I came out for the first time my senior year of high school when I was seventeen. It didn’t go well, Mom cried and Dad threw me out of the house for a few days calling me a disappointment. I was eventually let back in but was under strict command that I would be following the Church to the “T.” When I graduated high school I was given a choice, go on a mission or get out. I got out. During the next two years I was lost and on my own. Because of no money I lived in rough neighborhoods, I had a gun in my face twice, and was physically assaulted 3 times while they yelled fag. After 2 years of no contact with my family I was so emotionally drained and unprepared that I whiplashed hard back into the church. I went through a disciplinary hearing where they decided that since I had never been given the melchizedek priesthood that I would not be excommunicated, only disfellowshipped and placed on probation. I was told I needed to get a girlfriend and start working towards marriage immediately to help combat my feelings, which I did and was married in the Salt Lake Temple a year and a half later. Needless to say it didn’t work out, and 2.5 years later I came out again, this time fully prepared.
Why do I tell this story? Why should I post something this personal online? Because I can. Because I want you to read it. Because I want Paul Mero and Chris Buttars and my Father in California to read it. I want everyone to know what I have been through, and what so many of my brothers and sisters have been through. This is a horrible story, and I was subjected to things that no child should ever go through. And my story isn’t nearly half as bad as it could have been. At least my father was only minimally physically abusive.

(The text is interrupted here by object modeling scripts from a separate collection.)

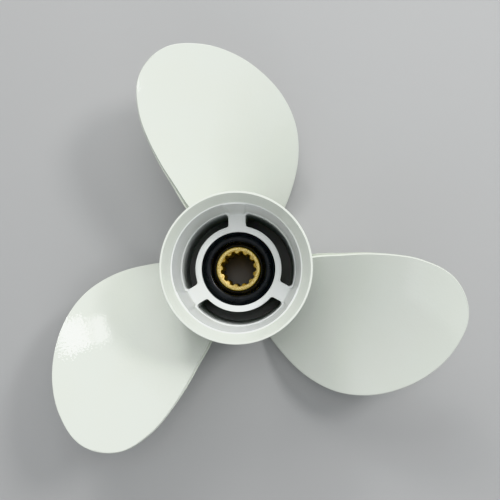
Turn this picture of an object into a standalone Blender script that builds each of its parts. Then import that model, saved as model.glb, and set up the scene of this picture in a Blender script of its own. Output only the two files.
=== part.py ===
"""Three-blade outboard boat propeller with a through-hub exhaust.

The shaft axis is Z. The forward end of the hub lies on z = 0, the flared exhaust end points up, and
+Y runs through the middle of the first web.
"""

import math

import bmesh
import bpy
import numpy as np

MM = 0.001

# Propeller
BLADE_COUNT = 3
PITCH = 330.0 * MM
TIP_RADIUS = 141.5 * MM
SEAT_GAP = 0.3 * MM
SMOOTH_ANGLE = math.radians(35.0)
ROUND_STEPS = 60

# Barrel and exhaust bell
BARREL_LENGTH = 108.0 * MM
BARREL_RADIUS = 41.2 * MM
FRONT_RADIUS = 40.6 * MM
FRONT_TAPER = 0.8 * MM
FRONT_TAPER_LENGTH = 3.0 * MM
RIM_RADIUS = 43.6 * MM
RIM_LAND = 1.2 * MM
RIM_CHAMFER = 0.5 * MM
FLARE_LENGTH = 18.0 * MM
FLARE_CURVE = ((0.72, 0.72), (0.40, 0.30))
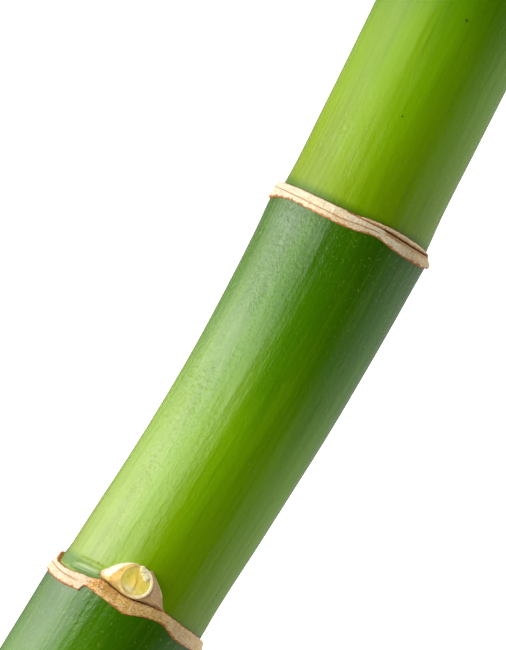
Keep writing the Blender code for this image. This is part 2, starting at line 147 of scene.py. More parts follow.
# The bud scale and the branch stub, at the lower node: mm across the cane and along it
BUD_ACROSS = -1.0 * MM
BUD_ALONG = 6.65 * MM
BUD_HEIGHT = 4.3 * MM
RIM_ACROSS = 4.1 * MM
RIM_ALONG = 4.1 * MM
RIM_WIDTH = 0.85 * MM
NARROW_RIM = 0.4
SCALE_ROOT = 1.2 * MM
SCALE_COLUMNS = 260
SCALE_FOOT = (
    (9.0, 3.95), (8.0, 4.65), (7.3, 5.5), (5.7, 7.4), (4.4, 8.5), (3.2, 9.4), (1.9, 10.3), (0.9, 11.0),
    (0.2, 10.6), (-0.5, 10.72), (-1.5, 10.85), (-2.8, 10.65), (-4.0, 10.25), (-5.2, 9.65), (-6.1, 9.05),
    (-7.0, 8.3), (-8.0, 7.2), (-8.9, 5.85), (-9.6, 4.8), (-10.0, 3.7), (-9.6, 2.75), (-8.6, 2.3),
    (-6.8, 2.22), (-4.9, 2.12), (-2.1, 1.98), (-0.6, 2.12), (0.65, 2.42), (2.5, 2.95), (4.0, 3.25),
    (5.6, 3.55), (7.1, 3.8),
)

# Rise of the scale's +Y flank: share of the way from its foot to its rim, and share of the height there
RIDGE_SHARE = 0.3
RIDGE_PROFILE = (
    (0.0, 0.0), (0.1, 0.2), (0.2, 0.4), (RIDGE_SHARE, 0.56), (0.36, 0.6), (0.5, 0.68), (0.7, 0.8),
    (0.88, 0.93), (1.0, 1.0),
)
# The scale's rim: share of RIM_WIDTH inwards, and mm over the scale's top
RIM_PROFILE = (
    (0.06, 0.07), (0.2, 0.13), (0.45, 0.15), (0.7, 0.1), (0.88, 0.03), (0.97, -0.03), (1.0, -0.15),
    (1.05, -1.2),
)
# The core: how far its +Y edge spreads, as a share of its radius, and rises, in mm
CORE_SPREAD = 0.12
CORE_RAISED = 0.07
# The core's profile: share of its radius outwards, and mm below the scale's top
CORE_PROFILE = (
    (0.03, 0.16), (0.12, 0.16), (0.24, 0.17), (0.36, 0.18), (0.48, 0.19), (0.6, 0.2), (0.7, 0.19),
    (0.8, 0.16), (0.88, 0.11), (0.94, 0.08), (0.99, 0.08), (1.03, 0.14), (1.04, 1.6),
)
# The torn chip: mm across the cane and along it, half its width and half its height
CHIP_LINE = (
    (-2.05, 10.8, 0.2, 0.1), (-1.7, 10.5, 0.5, 0.24), (-1.0, 9.9, 0.66, 0.26), (-0.1, 9.2, 0.76, 0.26),
    (0.7, 8.6, 0.66, 0.26), (0.85, 8.1, 0.4, 0.22), (0.8, 7.75, 0.2, 0.1),
)

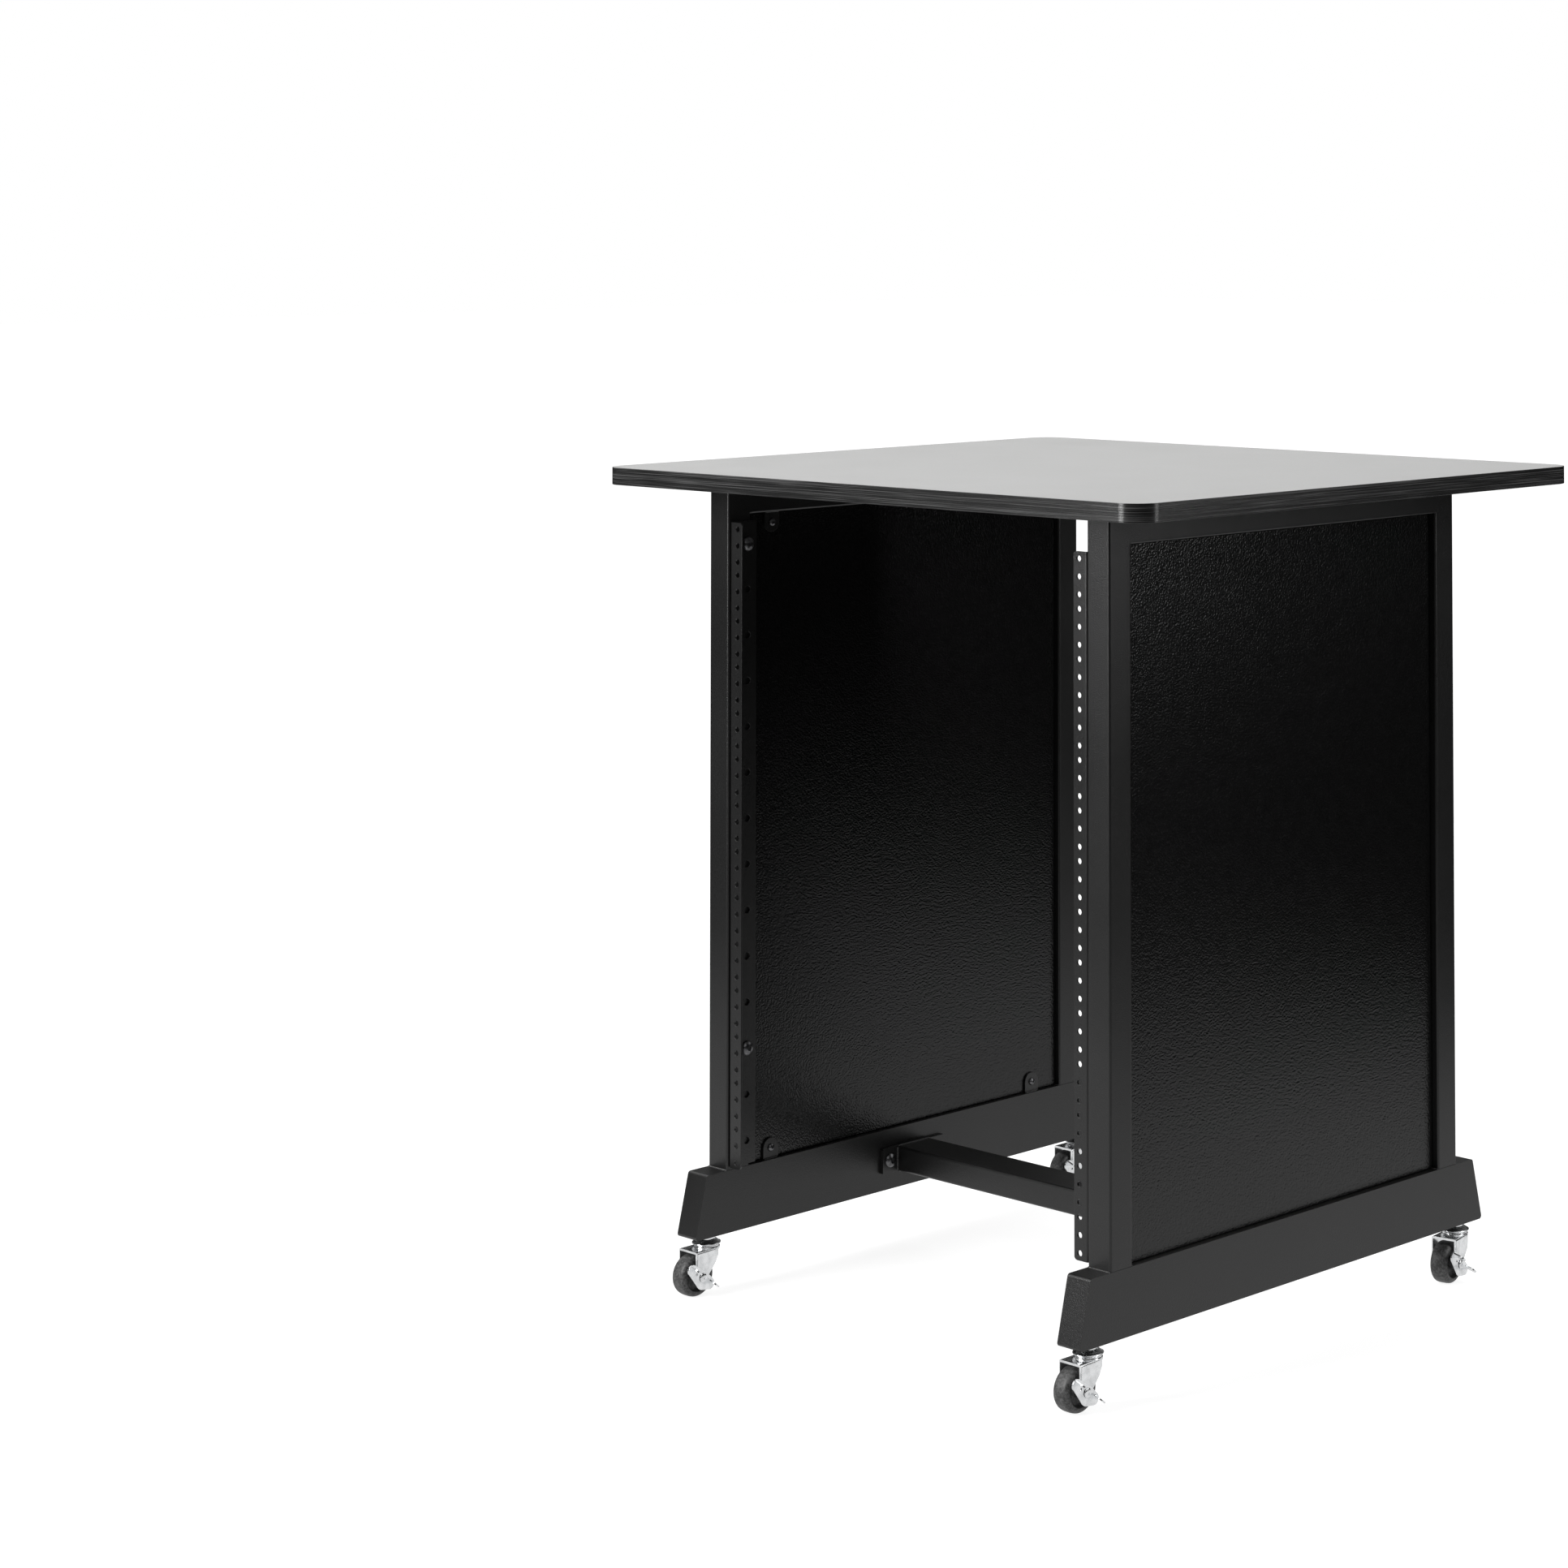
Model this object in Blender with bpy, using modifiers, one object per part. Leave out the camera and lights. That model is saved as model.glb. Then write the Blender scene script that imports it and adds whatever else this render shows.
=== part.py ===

This city, this state, country and world is filled with hateful, ignorant people who want to kill me. People who would do horrible things to my body just because of what I feel in my heart and who I am in my head. Because they don’t know any better. And that right there is my point. THEY.DO.NOT.KNOW.ANY.BETTER.
I am a white man, I can never truly know what it’s like to be a black man or a woman. But guess what, I have an idea. I have an idea because I’ve read the stories of others and listened to friends who were my age during the 60′s and lived in the South. I have an idea. And because I have an idea I can sympathize. And because I can sympathize I fight for these rights. Because I can sympathize I will promote the freedom of religions to teach what they want as long as it’s not violence, even if they say I’m a sinner. Because I can sympathize I will never stand silent when I see someone called “nigger” or watch a woman be abused.
And if you know my story, and you see what I have been through, you will start to have a glimmer of understanding and you will begin to sympathize. My mother now has some understanding, my little sister yells at anyone she hears saying, “that’s so gay.” People will hear you, people will listen. Tell your story, so they will sympathize.